TASK DIRECTIONS:
Say how many lines include "caption", with no words around the number.

MATERIAL TO PROCESS:

▶

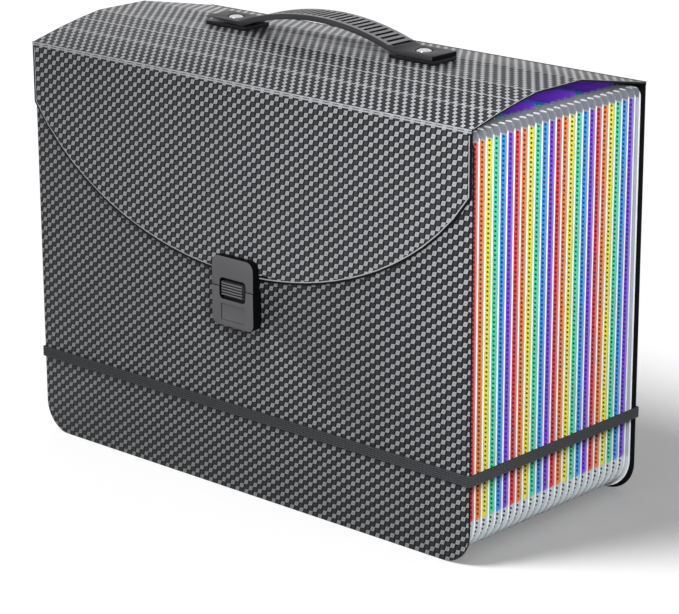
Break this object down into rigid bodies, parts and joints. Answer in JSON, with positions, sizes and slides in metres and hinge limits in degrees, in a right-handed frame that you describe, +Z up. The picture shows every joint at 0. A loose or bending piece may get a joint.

◀
▶

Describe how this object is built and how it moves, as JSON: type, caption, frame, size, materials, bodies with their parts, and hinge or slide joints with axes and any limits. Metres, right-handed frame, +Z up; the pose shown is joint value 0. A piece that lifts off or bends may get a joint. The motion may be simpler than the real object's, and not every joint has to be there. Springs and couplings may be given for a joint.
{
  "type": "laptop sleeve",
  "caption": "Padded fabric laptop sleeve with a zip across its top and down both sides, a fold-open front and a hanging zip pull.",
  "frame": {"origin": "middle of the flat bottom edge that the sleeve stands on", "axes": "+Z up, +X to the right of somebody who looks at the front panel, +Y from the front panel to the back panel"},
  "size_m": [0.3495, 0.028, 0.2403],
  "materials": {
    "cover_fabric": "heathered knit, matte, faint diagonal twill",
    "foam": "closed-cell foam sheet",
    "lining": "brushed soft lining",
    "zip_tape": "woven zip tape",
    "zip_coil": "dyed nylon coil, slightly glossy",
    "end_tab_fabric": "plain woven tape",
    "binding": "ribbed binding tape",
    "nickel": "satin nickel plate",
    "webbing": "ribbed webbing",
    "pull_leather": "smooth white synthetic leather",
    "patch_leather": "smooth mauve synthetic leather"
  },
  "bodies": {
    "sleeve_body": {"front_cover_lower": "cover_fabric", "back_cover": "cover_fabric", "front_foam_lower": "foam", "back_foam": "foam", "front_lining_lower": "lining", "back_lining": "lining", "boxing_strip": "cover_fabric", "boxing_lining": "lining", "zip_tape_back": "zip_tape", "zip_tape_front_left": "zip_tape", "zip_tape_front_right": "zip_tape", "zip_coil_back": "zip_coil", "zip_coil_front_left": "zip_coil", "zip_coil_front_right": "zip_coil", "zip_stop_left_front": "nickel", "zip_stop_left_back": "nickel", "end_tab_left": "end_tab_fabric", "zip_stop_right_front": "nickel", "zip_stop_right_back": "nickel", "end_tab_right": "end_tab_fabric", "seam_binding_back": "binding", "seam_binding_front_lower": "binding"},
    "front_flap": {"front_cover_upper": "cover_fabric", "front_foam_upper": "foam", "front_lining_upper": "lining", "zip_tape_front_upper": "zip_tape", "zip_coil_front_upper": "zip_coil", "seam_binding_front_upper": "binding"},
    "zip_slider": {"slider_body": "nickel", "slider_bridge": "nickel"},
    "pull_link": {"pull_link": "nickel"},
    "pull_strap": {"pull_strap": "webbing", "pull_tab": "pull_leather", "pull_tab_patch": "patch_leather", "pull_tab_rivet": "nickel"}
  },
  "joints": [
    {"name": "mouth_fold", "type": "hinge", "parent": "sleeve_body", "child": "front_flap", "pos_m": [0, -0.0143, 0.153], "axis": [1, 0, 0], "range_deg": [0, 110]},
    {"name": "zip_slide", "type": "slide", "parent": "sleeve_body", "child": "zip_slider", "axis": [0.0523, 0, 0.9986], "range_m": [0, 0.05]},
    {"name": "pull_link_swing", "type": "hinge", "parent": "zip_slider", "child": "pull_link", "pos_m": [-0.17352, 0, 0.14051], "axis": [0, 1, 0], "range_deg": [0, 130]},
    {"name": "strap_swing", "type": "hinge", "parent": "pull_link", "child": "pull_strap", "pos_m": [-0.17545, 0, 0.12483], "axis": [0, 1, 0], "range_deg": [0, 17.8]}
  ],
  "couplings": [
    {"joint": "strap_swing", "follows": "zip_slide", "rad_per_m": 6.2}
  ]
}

◀

SOLUTION TO THE PROBLEM:
2